Exercise directions:
Copy each line of the data below with the word "FreeCAD".
┌─ Given data
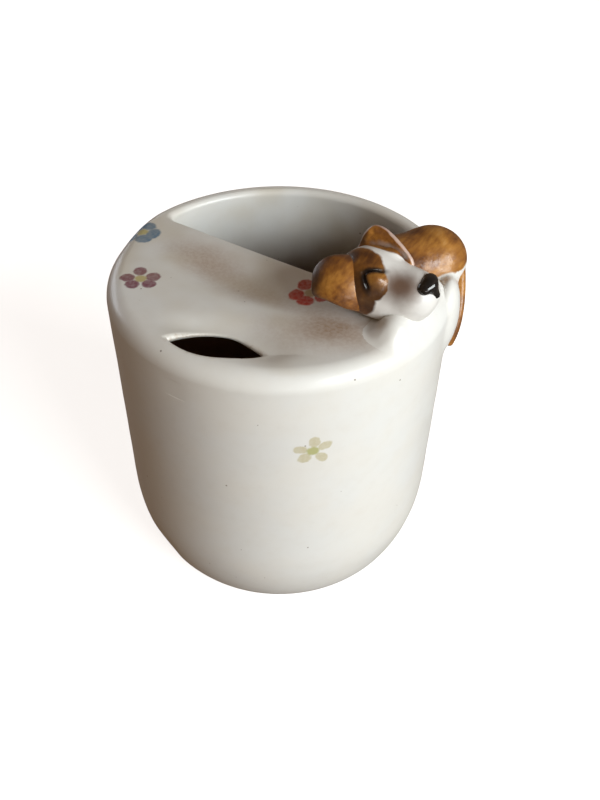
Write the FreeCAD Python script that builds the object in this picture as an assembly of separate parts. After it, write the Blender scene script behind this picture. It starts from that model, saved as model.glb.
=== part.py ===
"""A thrown stoneware cup bank: half cover with a slot, and a sleeping dog lying over the rim.

Frame: millimetres, origin at the centre of the flat base, +Z up, the slot towards -Y.
The dog is placed from an anchor on the rim: "out" is away from the cup's axis, "round" is
anticlockwise seen from above, and "up" is measured from the top of the rim.
"""
import os
import FreeCAD, Part
from math import atan2, cos, degrees, radians, sin
from FreeCAD import Matrix, Placement, Rotation, Vector

# --- cup -----------------------------------------------------------------------------------
rim_radius = 42.0            # outside of the wall at the rim
cup_height = 87.0            # base to the top of the rim
wall = 4.0                   # thickness of the thrown wall
floor_thickness = 6.0
wall_taper = 0.4             # how much narrower the wall is at the top of the heel
heel_height = 26.0           # height of the curve between base and wall
heel_inset = 11.6            # how far the flat base lies inside the wall
rim_round = 1.8              # rounding of the open part of the rim
rim_round_limit = 0.45       # and at most this share of the wall

# --- half cover ----------------------------------------------------------------------------
cover_thickness = 5.0
shoulder_round = 4.5         # rounding of the cover's outer edge
cover_edge_y = 3.4           # straight back edge of the cover
cover_edge_round = 1.4       # rounding of that edge
cover_bend_x = 12.0          # where the back edge starts to curve under the dog
cover_end_angle = 27.0       # where that curve meets the rim, degrees from +X
slot_length = 21.0
slot_width = 8.0
slot_from_rim = 9.2          # rim to the middle of the slot
slot_angle = -81.8           # place of the slot round the cup, degrees from +X
slot_twist = 14.0            # turn of the slot out of the round direction, degrees
slot_lip = 1.5               # width and depth of the dished lip
slot_overcut = 1.0           # how far the slot's cutter passes the cover above and below
shoulder_land = 0.3          # upright land left under the shoulder of a thin cover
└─
Output for this exercise:
Write the FreeCAD Python script that builds the object in this picture as an assembly of separate parts. After it, write the Blender scene script behind this picture. It starts from that model, saved as model.glb.
import FreeCAD, Part
from FreeCAD import Matrix, Placement, Rotation, Vector